This subsection discusses design issues for price floors including emissions coverage, administration, choice of pricing instrument, price levels, and monitoring.
Although the carbon pricing requirement applies to all ten Canadian provinces (and three territories), five provinces accounted for 93 percent of national GHGs of 720 million tonnes in 2014 (Figure 1) — Alberta (38 percent), Ontario (28), Quebec (11), Saskatchewan (10), and British Columbia (8) — while the sixth largest emitter Manitoba accounted for just 3 percent of emissions. For practical purposes, therefore, it is these five provinces for which carbon pricing is especially important (and which are the focus of the analysis here) and, as noted, four of them have already introduced carbon pricing. The emissions intensity varies considerably, from a low of 0.21 tons of GHGs per CAN $1,000 GDP in Quebec to 1.05 in Saskatchewan in 2014 (Figure 1), implying significant differences in carbon pricing costs and revenues relative to GDP (as discussed later).
Figure 1.Sources of GHGs by Province, 2014
CO2 emissions from fossil fuel combustion vary between 62 percent (Saskatchewan) and 73 percent (Alberta) of total GHGs across provinces. The remainder reflect some combination of: (i) a small amount of methane and nitrous oxide from fossil fuel combustion; (ii) fugitive emissions (e.g., leaks of CO2 used in enhanced oil recovery); (iii) process emissions (e.g., use of clinker in cement manufacturing); and (iv) non-combustions sources of non-CO2 GHGs (e.g., methane leaks from oil and gas fields and agricultural activities).23 Fossil fuel combustion emissions (CO2 and non-CO2 GHGs) are the most straightforward to monitor and price (e.g. these emissions are covered by existing pricing schemes in British Colombia, Alberta, Ontario and Quebec24). Clinker production can be monitored (along with its lime content) and a tax imposed in proportion to clinker emissions factors.25 Methane and nitrous oxide have high global warming potentials26 and in principle would be a relatively low-cost mitigation option. Methane leaks from oil and gas field operations could be measured by detectors (e.g., on vehicles) and a charge should be feasible and effective (the problem is often a small number of large leaks some of which might be fixable with only a wrench).
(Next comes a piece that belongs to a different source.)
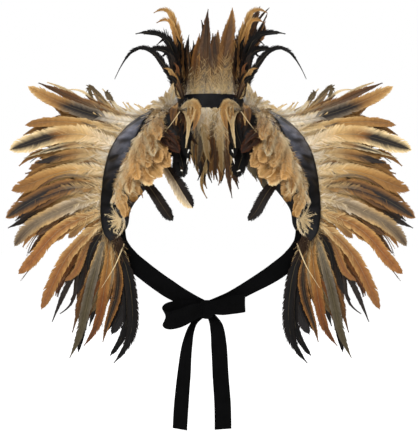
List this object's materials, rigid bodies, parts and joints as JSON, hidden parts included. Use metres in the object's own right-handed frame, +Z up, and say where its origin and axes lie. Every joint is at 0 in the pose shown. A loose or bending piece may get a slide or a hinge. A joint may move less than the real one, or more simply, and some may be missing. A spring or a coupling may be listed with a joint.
{
  "type": "feather cape garment",
  "caption": "Shoulder cape garment of rooster feathers on black satin-edged yokes, with a standing feather collar, wide feather wings and velvet ribbon ties in a bow.",
  "frame": {"origin": "middle of the base of the neck opening, where the wearer's shoulders carry the cape", "axes": "+Z up, -Y towards the front of the wearer, +X to the right of the front view"},
  "size_m": [0.728, 0.2534, 0.7593],
  "materials": {
    "satin": "black satin, softly shiny, creased",
    "lining_cloth": "matt black woven cloth",
    "velvet_ribbon": "black velvet, very dull",
    "feather_tan": "tan feather with cream base and brown edges",
    "feather_cream": "pale downy feather",
    "feather_brown": "brown feather with dark tip",
    "feather_dark": "near-black feather with green-brown sheen"
  },
  "bodies": {
    "root": {"neck_band": "satin", "yoke_front_left": "lining_cloth", "yoke_front_right": "lining_cloth", "yoke_back_left": "lining_cloth", "yoke_back_right": "lining_cloth", "band_front_left": "satin", "band_front_right": "satin", "band_back_left": "satin", "band_back_right": "satin", "wing_front_left": "feather_tan", "wing_front_right": "feather_tan", "wing_middle_left": "feather_brown", "wing_middle_right": "feather_brown", "wing_inner_left": "feather_cream", "wing_inner_right": "feather_cream", "wing_lower_left": "feather_dark", "wing_lower_right": "feather_dark", "wing_back_inner_left": "feather_brown", "wing_back_inner_right": "feather_brown", "wing_back_left": "feather_tan", "wing_back_right": "feather_tan", "chest_low_left": "feather_dark", "chest_low_right": "feather_dark", "chest_middle_left": "feather_tan", "chest_middle_right": "feather_tan", "chest_high_left": "feather_tan", "chest_high_right": "feather_tan", "neck_curls_left": "feather_tan", "neck_curls_right": "feather_tan", "shoulder_fluff_left": "feather_cream", "shoulder_fluff_right": "feather_cream", "collar_inner": "feather_brown", "collar_outer": "feather_tan", "collar_left": "feather_dark", "collar_right": "feather_dark", "nape_inner": "feather_cream", "nape_outer": "feather_tan", "ribbon_strap_left": "velvet_ribbon", "ribbon_strap_right": "velvet_ribbon", "bow_loop_left": "velvet_ribbon", "bow_loop_right": "velvet_ribbon", "ribbon_tail_left": "velvet_ribbon", "ribbon_tail_right": "velvet_ribbon", "bow_knot": "velvet_ribbon"}
  },
  "joints": []
}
Pricing agricultural methane and nitrous oxide is administratively challenging however,27 and these emissions are sometimes included through offset provisions.28
Carbon Price Administration
A carbon tax is straightforward to collect through charges on fossil fuel supply (which is already measured as part of normal business procedures) in proportion to their CO2 emissions factors (which are well established, per unit of volume for petroleum products and per unit of energy for coal and natural gas).29 From an administrative perspective, collecting the tax after processing (i.e., after crude oil is distilled, gas is separated from water and impurities, and coal is washed to remove rocks and dirt) has some appeal over collecting it at the point of extraction as carbon emissions factors are slightly more accurate for processed fuels and the number of collection points is very small30 reducing opportunities for avoiding measurement. Fuel imports (from other countries or provinces) should be taxed and fuel exports exempt (as provinces are accountable for fuel combustion emissions within their borders).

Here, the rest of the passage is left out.